What happened in the decades before the destruction of the Holy Temple? Well, this was the time of increasing anarchy in the land of Israel, with the appearance of homegrown brigands and terrorists, and progressive weakening of governmental authority. At the same time, the notion of the Kingdom of Heaven, a place that was supposed to and radically better than the kingdom of this Earth, began to circulate. It is very clear from the Gospels that the radical teaching that devalued temporal authority and considered obeisance to it to be a betrayal of the Heavenly Kingdom, has gained many adherents at that time.
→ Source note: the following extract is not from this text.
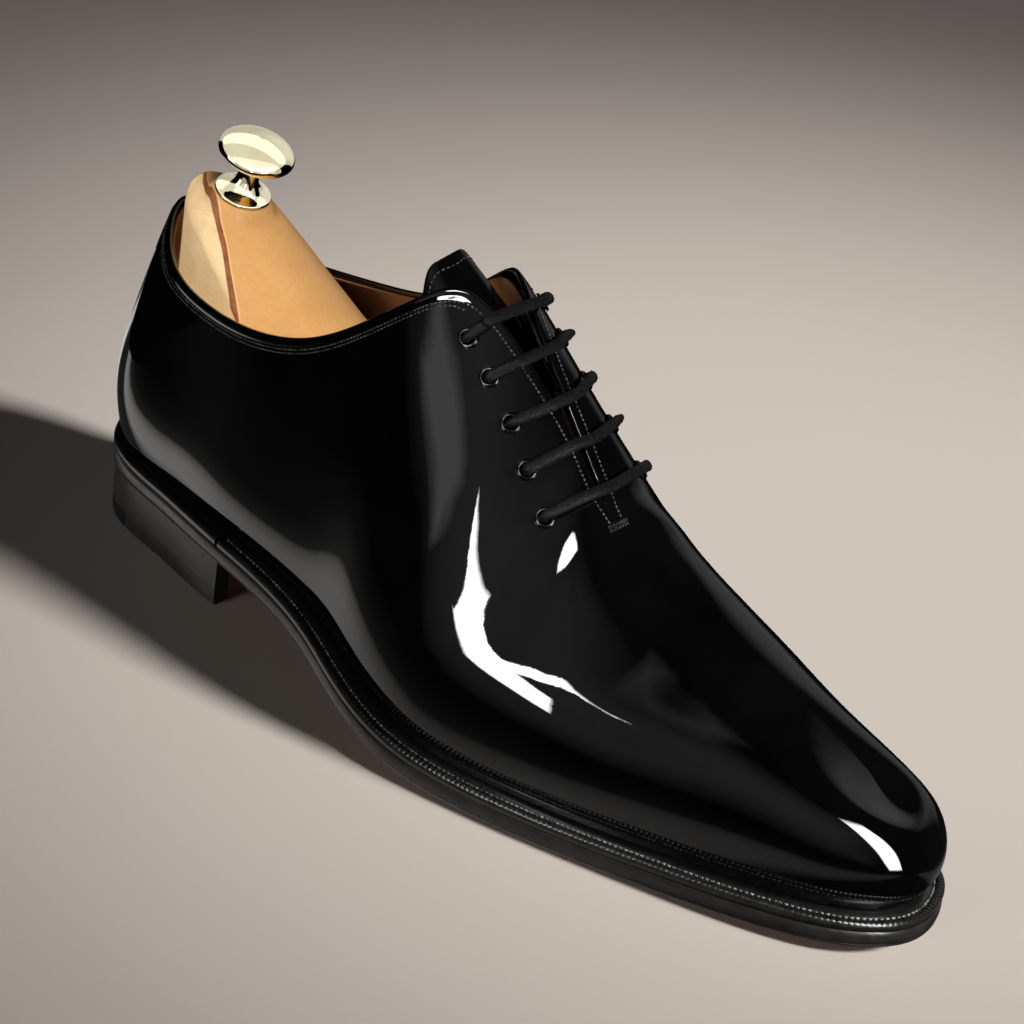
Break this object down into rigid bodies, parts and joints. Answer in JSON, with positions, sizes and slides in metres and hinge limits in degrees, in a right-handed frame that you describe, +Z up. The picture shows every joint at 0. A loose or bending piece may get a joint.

Whereas before the Rabbis were focused on the questions of the religious meaning of individual service to God versus national destiny, the very value of earthly authority was now being questioned. Rabbi Chanina defined two different charges of earthly authority. One was to serve as a moral and ethical force. The Roman prefect never fulfilled that function. However, it was time to remind faithful Jews that the government also served as a deterrent to interpersonal and intercommunal violence. It may not be fulfilling a positive role that Shimon Hatsadik envisioned, but it was still a powerful barrier to general anarchy. That alone justified that Jews should pray even for an unrighteous government, even for one that represented and elevated values that where radically at conflict with Torah values.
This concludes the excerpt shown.